The backstop failed to record a hit in his last seven games and was in the midst of an 0-for-28 stretch overall entering Friday. It's a far cry from when Norris hit .333 over his first eight big league games after being called up on June 21, a period headlined by the June 24 game against the Giants when Norris hit a walk-off for his first career home run.
As to the reason for Norris' woes at the plate, A's manager Bob Melvin said before Friday's game against the Yankees that he thought the catcher was just pressing. Norris said nothing was wrong mechanically and noted that he's always been streaky.
He chalked his struggles up to simply being cold, made worse by the difference in quality between the Triple-A pitching he was used to and the Majors.
"You miss your good pitch to hit, [big league pitchers] execute the next one, and the odds aren't in your favor when they execute their pitches," Norris said. "It just comes down to when I get my pitch, just quit missing it."
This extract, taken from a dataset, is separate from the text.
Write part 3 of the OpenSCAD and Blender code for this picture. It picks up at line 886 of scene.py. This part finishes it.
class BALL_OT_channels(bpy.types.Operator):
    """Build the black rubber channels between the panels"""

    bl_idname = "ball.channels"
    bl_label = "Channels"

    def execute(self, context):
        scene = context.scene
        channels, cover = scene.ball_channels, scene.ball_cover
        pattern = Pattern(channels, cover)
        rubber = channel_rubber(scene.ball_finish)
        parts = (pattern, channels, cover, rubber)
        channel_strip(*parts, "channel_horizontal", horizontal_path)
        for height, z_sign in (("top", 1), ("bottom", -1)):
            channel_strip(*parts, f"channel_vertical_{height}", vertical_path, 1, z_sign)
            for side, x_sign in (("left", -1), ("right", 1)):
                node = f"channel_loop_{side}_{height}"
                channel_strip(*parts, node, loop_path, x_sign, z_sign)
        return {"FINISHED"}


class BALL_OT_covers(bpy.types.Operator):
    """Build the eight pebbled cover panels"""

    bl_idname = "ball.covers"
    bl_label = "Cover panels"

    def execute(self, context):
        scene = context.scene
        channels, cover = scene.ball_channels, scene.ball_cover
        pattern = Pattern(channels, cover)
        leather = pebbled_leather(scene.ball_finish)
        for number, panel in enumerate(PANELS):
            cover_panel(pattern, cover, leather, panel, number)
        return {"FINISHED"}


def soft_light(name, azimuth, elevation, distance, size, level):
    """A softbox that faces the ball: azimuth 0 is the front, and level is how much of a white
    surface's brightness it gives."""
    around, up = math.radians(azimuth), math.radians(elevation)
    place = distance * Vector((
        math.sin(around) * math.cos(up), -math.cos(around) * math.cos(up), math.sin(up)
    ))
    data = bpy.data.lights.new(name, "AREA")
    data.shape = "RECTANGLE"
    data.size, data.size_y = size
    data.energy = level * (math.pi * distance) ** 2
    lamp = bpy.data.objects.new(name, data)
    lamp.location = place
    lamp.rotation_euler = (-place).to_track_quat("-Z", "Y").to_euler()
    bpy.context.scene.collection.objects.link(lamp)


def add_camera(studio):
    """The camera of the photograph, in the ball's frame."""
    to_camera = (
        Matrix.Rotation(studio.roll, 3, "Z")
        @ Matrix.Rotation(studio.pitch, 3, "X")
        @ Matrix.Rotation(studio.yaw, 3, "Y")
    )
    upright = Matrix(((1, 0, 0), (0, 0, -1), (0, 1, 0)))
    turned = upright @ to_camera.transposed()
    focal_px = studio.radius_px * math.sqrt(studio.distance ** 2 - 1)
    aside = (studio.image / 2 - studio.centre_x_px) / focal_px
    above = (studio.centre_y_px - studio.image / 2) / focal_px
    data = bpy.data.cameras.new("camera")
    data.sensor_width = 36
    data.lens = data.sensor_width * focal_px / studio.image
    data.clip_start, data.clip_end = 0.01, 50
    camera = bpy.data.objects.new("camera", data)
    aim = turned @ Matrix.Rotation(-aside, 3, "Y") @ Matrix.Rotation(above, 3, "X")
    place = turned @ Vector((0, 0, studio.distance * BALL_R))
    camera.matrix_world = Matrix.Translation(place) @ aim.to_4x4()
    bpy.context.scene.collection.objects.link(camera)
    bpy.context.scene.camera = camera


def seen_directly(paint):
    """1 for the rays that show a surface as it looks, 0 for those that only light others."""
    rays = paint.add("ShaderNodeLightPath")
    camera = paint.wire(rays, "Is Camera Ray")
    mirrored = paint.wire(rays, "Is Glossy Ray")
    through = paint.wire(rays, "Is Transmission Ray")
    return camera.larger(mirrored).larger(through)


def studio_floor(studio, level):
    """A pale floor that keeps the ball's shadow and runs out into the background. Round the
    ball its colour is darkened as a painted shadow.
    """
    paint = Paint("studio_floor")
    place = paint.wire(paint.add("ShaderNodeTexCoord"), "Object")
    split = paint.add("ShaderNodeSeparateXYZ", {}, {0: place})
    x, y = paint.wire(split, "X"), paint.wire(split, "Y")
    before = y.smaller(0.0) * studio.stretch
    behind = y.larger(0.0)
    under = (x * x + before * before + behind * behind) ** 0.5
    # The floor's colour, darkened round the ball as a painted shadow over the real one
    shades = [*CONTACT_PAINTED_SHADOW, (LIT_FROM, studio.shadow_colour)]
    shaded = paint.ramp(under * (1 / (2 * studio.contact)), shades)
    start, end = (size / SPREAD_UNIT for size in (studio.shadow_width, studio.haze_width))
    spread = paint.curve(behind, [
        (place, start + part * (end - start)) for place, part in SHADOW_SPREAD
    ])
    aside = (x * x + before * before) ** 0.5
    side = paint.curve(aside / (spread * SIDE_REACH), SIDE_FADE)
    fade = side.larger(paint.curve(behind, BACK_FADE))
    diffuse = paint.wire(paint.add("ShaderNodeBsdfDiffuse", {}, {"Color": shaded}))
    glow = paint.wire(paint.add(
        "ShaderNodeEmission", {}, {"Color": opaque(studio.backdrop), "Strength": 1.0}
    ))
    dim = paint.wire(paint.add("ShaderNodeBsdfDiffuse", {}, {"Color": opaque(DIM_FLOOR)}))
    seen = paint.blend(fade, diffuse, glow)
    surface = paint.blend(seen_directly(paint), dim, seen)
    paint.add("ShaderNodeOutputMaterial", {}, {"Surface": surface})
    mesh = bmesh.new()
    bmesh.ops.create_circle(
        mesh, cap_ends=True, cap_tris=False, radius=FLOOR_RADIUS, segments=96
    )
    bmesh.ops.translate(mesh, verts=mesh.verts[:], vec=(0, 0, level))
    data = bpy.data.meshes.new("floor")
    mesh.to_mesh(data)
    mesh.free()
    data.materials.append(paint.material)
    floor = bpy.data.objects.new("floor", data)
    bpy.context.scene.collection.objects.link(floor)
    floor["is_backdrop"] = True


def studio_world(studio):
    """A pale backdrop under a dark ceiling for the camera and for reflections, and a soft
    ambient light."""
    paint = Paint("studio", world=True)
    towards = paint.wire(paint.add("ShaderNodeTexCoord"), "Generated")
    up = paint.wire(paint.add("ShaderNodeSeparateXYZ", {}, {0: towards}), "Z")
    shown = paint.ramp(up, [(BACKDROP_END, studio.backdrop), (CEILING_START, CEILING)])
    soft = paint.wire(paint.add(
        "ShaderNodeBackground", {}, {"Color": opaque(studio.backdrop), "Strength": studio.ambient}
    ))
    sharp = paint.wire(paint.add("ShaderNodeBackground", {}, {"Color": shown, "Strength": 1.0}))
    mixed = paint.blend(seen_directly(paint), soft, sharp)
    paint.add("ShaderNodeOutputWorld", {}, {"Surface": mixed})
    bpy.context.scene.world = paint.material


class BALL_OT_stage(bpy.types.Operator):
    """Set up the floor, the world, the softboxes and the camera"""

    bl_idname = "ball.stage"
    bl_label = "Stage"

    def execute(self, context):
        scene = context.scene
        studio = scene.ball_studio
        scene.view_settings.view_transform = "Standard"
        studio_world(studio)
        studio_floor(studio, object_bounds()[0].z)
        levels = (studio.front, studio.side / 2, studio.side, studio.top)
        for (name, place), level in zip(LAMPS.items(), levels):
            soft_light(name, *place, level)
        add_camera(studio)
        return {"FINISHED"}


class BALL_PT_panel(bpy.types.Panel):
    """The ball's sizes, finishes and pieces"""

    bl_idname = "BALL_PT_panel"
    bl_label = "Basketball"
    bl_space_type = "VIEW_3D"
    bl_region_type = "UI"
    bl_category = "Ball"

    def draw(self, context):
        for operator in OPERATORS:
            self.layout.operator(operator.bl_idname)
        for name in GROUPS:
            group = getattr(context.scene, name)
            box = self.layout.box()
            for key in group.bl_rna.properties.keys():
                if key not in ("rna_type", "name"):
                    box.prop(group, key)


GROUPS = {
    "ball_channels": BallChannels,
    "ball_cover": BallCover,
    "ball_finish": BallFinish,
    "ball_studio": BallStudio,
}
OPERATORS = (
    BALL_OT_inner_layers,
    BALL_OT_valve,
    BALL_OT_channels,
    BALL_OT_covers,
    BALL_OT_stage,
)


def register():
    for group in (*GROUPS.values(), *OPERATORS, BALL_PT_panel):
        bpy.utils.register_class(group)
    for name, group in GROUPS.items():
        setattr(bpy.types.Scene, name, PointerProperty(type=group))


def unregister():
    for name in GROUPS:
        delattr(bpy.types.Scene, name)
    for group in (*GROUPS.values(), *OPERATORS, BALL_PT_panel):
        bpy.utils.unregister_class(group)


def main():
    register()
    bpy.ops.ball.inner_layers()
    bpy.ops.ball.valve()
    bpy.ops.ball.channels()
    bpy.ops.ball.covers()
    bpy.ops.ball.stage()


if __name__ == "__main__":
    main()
Importantly, though, the catcher's defense hasn't suffered along with his offense. Norris said he used to be "real bad" at letting his performance at the plate negatively affect his defense and his game-calling, but he learned to keep from doing that through maturation.
With his defense still more than solid for a rookie, the question becomes when Norris' offense will catch back up.
"It's just going to come down to that one hit and getting it out of the way, and then I'll just roll from there," Norris said.